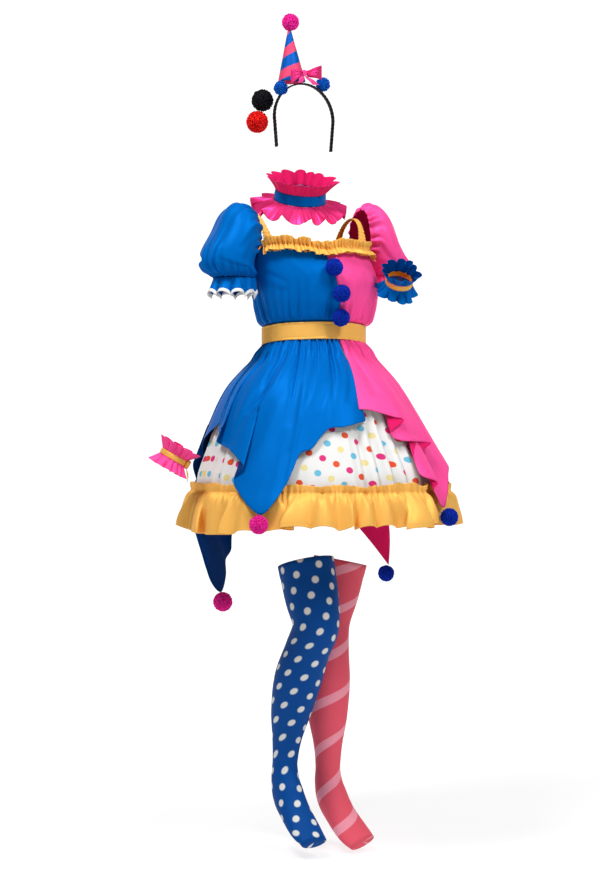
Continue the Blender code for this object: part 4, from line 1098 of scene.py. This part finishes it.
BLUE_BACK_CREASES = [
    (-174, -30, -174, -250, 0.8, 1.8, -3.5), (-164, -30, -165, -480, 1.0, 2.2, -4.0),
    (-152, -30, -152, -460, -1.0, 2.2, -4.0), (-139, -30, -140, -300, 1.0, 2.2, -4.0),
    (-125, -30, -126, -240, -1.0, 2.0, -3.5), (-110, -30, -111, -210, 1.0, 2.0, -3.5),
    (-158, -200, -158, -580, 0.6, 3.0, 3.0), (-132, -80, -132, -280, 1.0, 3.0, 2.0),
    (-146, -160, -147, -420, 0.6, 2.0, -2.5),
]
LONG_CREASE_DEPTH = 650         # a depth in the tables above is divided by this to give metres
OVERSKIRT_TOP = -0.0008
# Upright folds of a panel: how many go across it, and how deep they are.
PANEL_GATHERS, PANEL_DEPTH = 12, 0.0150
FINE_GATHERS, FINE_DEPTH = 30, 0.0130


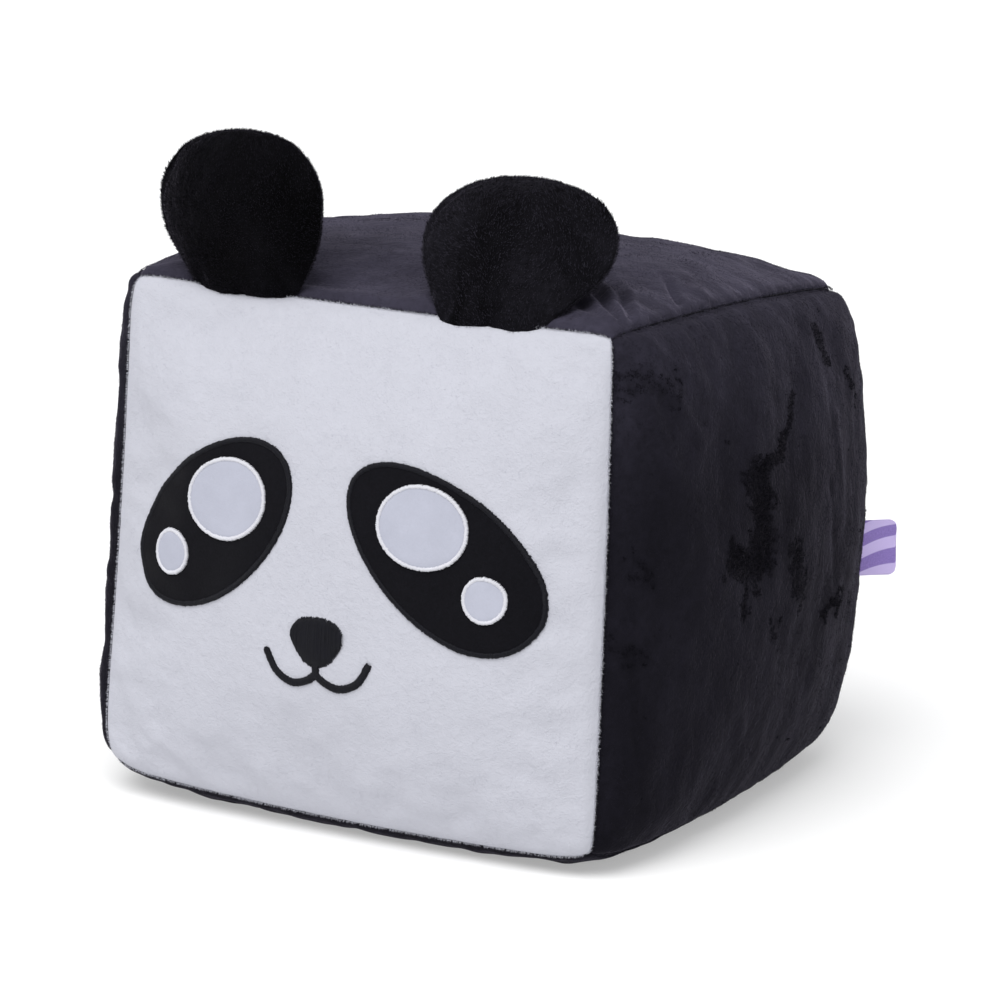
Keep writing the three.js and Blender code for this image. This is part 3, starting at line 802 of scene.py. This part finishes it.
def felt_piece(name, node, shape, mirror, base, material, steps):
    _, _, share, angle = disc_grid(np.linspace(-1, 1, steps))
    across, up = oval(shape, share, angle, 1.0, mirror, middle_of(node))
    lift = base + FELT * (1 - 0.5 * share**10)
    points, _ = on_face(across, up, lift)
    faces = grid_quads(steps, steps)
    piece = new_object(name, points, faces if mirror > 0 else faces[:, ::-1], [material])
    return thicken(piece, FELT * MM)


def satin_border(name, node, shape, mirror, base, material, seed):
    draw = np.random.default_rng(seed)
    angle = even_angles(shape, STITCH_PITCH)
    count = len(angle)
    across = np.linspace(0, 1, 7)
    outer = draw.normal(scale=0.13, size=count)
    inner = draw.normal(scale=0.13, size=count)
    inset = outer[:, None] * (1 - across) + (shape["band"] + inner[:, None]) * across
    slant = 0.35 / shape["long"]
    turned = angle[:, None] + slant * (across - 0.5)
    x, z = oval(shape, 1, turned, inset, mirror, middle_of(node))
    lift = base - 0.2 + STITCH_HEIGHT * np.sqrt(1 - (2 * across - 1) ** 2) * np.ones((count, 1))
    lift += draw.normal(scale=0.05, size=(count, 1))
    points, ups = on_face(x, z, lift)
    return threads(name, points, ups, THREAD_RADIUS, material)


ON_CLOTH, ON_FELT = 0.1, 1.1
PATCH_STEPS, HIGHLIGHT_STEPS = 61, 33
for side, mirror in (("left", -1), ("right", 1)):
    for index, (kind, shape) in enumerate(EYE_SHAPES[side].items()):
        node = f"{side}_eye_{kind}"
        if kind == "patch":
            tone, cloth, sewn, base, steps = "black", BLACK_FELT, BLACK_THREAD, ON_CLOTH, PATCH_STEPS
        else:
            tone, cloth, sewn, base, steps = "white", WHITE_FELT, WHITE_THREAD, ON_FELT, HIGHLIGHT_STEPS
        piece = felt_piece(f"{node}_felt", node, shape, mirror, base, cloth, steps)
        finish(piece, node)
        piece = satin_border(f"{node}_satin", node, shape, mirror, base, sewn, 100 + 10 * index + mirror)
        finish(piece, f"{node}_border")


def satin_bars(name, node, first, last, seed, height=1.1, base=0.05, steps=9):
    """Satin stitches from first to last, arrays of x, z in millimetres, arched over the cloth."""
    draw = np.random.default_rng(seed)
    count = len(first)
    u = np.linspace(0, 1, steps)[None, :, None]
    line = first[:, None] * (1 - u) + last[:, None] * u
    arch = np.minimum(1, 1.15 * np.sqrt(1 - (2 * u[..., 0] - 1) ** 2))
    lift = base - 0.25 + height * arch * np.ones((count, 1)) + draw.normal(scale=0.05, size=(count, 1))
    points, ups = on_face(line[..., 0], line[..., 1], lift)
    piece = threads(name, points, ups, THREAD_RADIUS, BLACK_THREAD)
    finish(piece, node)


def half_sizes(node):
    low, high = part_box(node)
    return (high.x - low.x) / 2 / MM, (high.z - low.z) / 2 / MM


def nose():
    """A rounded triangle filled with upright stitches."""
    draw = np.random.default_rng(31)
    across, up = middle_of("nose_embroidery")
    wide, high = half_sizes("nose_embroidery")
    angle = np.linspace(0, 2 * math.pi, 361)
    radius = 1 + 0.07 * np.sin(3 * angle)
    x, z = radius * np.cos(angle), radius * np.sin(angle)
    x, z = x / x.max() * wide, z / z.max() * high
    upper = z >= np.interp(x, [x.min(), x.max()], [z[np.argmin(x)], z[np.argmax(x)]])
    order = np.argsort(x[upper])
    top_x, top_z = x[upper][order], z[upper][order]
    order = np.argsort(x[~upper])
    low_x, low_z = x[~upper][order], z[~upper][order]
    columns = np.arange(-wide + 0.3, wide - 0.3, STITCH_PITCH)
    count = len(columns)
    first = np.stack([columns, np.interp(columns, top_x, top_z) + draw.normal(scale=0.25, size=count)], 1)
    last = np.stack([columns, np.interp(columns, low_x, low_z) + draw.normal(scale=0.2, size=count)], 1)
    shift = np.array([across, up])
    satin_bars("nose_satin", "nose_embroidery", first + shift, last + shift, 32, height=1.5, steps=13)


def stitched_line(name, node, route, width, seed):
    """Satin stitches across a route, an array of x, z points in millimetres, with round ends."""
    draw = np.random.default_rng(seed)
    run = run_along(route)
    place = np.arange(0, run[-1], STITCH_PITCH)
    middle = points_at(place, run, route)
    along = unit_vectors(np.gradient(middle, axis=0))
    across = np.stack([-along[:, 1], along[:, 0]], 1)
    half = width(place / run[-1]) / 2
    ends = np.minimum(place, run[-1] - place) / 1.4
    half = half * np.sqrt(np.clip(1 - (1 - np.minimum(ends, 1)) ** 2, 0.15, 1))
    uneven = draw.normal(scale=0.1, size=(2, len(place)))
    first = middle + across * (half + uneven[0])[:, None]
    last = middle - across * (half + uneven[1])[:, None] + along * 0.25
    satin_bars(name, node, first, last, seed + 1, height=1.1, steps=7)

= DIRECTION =
Repeat word for word the stretch of lines from the one with "Keep writing the" down to the one with "return thicken(piece, FELT * MM)", both included.

= RESPONSE TO THIS EXERCISE =
Keep writing the three.js and Blender code for this image. This is part 3, starting at line 802 of scene.py. This part finishes it.
def felt_piece(name, node, shape, mirror, base, material, steps):
    _, _, share, angle = disc_grid(np.linspace(-1, 1, steps))
    across, up = oval(shape, share, angle, 1.0, mirror, middle_of(node))
    lift = base + FELT * (1 - 0.5 * share**10)
    points, _ = on_face(across, up, lift)
    faces = grid_quads(steps, steps)
    piece = new_object(name, points, faces if mirror > 0 else faces[:, ::-1], [material])
    return thicken(piece, FELT * MM)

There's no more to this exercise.